Tony berharap peningkatan yang masif dari sisi produksi katoda tembaga itu juga dapat diimbangi dengan kemampuan serapan di industri hilir.
“Mudah-mudahan industri yang lebih hilir lagi itu bisa tumbuh di dalam negeri dan inilah yang diharapkan adalah terciptanya satu ekosistem dari industri EV [electric vehicle],” kata dia.

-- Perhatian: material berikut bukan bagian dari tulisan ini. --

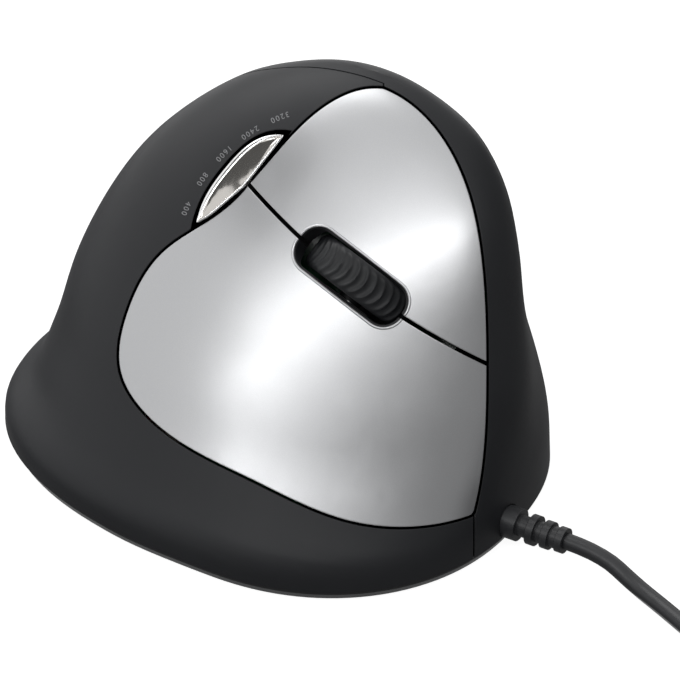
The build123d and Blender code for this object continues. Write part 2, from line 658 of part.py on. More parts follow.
def inner_frame():
    """The carrier: a plate under the board, its legs, pin brackets, guides and arms."""
    plate = deck_box(
        (-DECK_REAR, -DECK_LOW_SIDE, FRAME_BOTTOM), (DECK_FRONT, DECK_TOP_SIDE, BOARD_BOTTOM)
    )
    below = deck_box((-BODY_SPAN, -BODY_SPAN, -BODY_SPAN), (BODY_SPAN, BODY_SPAN, BOARD_BOTTOM))
    for place in (
        (-LEG_REAR, -LEG_LOW_SIDE), (-LEG_REAR, LEG_TOP_SIDE), (LEG_FRONT, LEG_TOP_SIDE),
        (LEG_LOW_FRONT, -LEG_LOW_SIDE),
    ):
        foot = DECK.from_local_coords(Vector(*place, FRAME_BOTTOM))
        leg = Pos(foot.X, foot.Y, (BASE_TOP + BODY_HEIGHT) / 2) * Box(
            *LEG_SIZE, BODY_HEIGHT - BASE_TOP
        )
        plate += leg & below
    for pin, rear, side, drop in (
        (UPPER_PIN, UPPER_HINGE_REAR, UPPER_HINGE_SIDE, UPPER_HINGE_DROP),
        (LOWER_PIN, LOWER_HINGE_REAR, LOWER_HINGE_SIDE, LOWER_HINGE_DROP),
    ):
        plate += deck_box(
            (-rear - HINGE_EYE_RADIUS, side - BRACKET_HALF, FRAME_BOTTOM),
            (-rear + HINGE_EYE_RADIUS, side + BRACKET_HALF, -drop),
        )
        plate += rod(pin, HINGE_EYE_RADIUS, -BRACKET_HALF, BRACKET_HALF)
        plate -= rod(pin, HINGE_PIN_RADIUS, -HINGE_SPAN, HINGE_SPAN)
    for post in guide_posts(0):
        plate += post
    seat = DECK.to_local_coords(LENS.from_local_coords(Vector(0, 0, -LENS_SWITCH_DROP)))
    lens_below = block(
        LENS, (BODY_SPAN, BODY_SPAN, BODY_SPAN), (0, 0, -LENS_SWITCH_DROP - BODY_SPAN / 2)
    )
    wide = LENS_SWITCH_SIZE[0] / 2
    arm = deck_box(
        (seat.X - wide, seat.Y - wide, FRAME_BOTTOM), (seat.X + wide, seat.Y + wide, 0)
    )
    plate += arm & lens_below
    plate += deck_box(
        (seat.X - wide, seat.Y - wide, FRAME_BOTTOM), (-DECK_REAR, seat.Y + wide, BOARD_BOTTOM)
    )
    return plate


def side_arm():
    """The arm of the inner frame that carries the side board."""
    back = -SIDE_BOARD_DROP - BOARD_THICKNESS
    low = SIDE_BOARD_PLACE[1] - SIDE_BOARD_SIZE[1] / 2
    high = SIDE_BOARD_PLACE[1] + SIDE_BOARD_SIZE[1] / 2
    tray = box_between(
        (-SIDE_ARM_REAR, low, back - SIDE_TRAY_THICKNESS), (SIDE_TRAY_FRONT, high, back)
    )
    arm = box_between(
        (-SIDE_ARM_REAR, low, back - SIDE_TRAY_THICKNESS),
        (-SIDE_ARM_REAR + SIDE_ARM_WIDTH, SIDE_ARM_TOP, -SIDE_ARM_DROP),
    )
    return SIDE.location * (tray + arm)


# Main board, its corners, the nose and the bosses, at desk places

MAIN_BOARD_BOTTOM = BASE_TOP + MAIN_BOARD_LIFT
MAIN_BOARD_TOP = MAIN_BOARD_BOTTOM + BOARD_THICKNESS
BOARD_CORNERS = [
    (x, y)
    for x in (MAIN_BOARD_X[0] + STANDOFF_INSET, MAIN_BOARD_X[1] - STANDOFF_INSET)
    for y in (MAIN_BOARD_Y[0] + STANDOFF_INSET, MAIN_BOARD_Y[1] - STANDOFF_INSET)
]
EXIT_X = EXIT_SHARE * HALF_WIDTH
NOSE = Plane(origin=(EXIT_X, HALF_LENGTH, EXIT_HEIGHT), x_dir=(-1, 0, 0), z_dir=(0, 1, 0))
PALM_BOSSES = [(x * HALF_WIDTH, y * HALF_LENGTH) for x, y in PALM_BOSS_SHARES]
THUMB_BOSSES = [(x * HALF_WIDTH, y * HALF_LENGTH) for x, y in THUMB_BOSS_SHARES]
HEAD_SEAT = FOOT_PROUD + BASE_SCREW_HEAD_HEIGHT
SCREW_TOP = HEAD_SEAT + BASE_SCREW_LENGTH
CABLE_RADIUS = CABLE_DIAMETER / 2


def upright(place, radius, low, high):
    """A round upright bar at a desk place, between two heights."""
    return Pos(*place, (low + high) / 2) * Cylinder(radius, high - low)


def with_bosses(shell, places):
    """A shell with its screw bosses, each with a rib out to the wall and its screw hole."""
    for place in places:
        bearing = math.degrees(math.atan2(place[1], place[0]))
        rib = box_between((0, -BOSS_RIB / 2, 0), (HALF_WIDTH, BOSS_RIB / 2, BOSS_HEIGHT))
        boss = upright(place, BOSS_RADIUS, BASE_TOP, BASE_TOP + BOSS_HEIGHT)
        boss += Pos(*place, BASE_TOP) * (Rot(0, 0, bearing) * rib)
        shell += boss & MIDDLE
        shell -= upright(place, BASE_SCREW_RADIUS, 0, SCREW_TOP + BASE_SCREW_TIP_GAP)
    return largest(shell)


def thumb_region(shift):
    """The space of the thumb shell: beyond the crest, and to the right of the panel."""
    apex = flat(PANEL_RIGHT_SHARES[0])
    nose = flat(NOSE_SEAM_SHARES)
    left, right = apex.X + shift, nose.X + shift
    inside = apex.Y - PANEL_CORNER_RADIUS * 2
    outline = Polyline(
        (left, BODY_SPAN), (left, inside), (right, nose.Y + inside / 2), (right, -BODY_SPAN),
        (BODY_SPAN, -BODY_SPAN), (BODY_SPAN, BODY_SPAN), close=True,
    )
    region = prism(FACE, Sketch() + make_face(outline.edges()), -BODY_SPAN, BODY_SPAN)
    crest = PARTING_SHARE * HALF_WIDTH - shift
    return region + box_between((-BODY_SPAN, -BODY_SPAN, -BODY_SPAN), (crest, BODY_SPAN, BODY_SPAN))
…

Di sisi lain merunut hitung-hitungan AMNT, smelter domestik akan mulai memproduksi 1,1 juta ton katoda tembaga pada 2025 mendatang. Proyeksi itu berasal dari target commercial operation date (COD) dari smelter PTFI dan AMNT yang dipatok efektif pada akhir 2024.
Sementara, permintaan katoda tembaga domestik saat itu baru mencapai di kisaran 300.000 ton. Malahan potensi serapan permintaan industri hilir dipastikan masih bergerak lamban pada 2030 dan 2040 di angka masing-masing 575.000 ton dan 1 juta ton.
“Kapasitas produksi akan penuh di 2025 kita akan kelebihan katoda tembaga untuk konsumsi dalam negeri sekitar 70 persen ini akan jadi isu, jangan harap perusahaan tambang melakukan downstream,” kata President Director AMNT Rachmat Makkasau.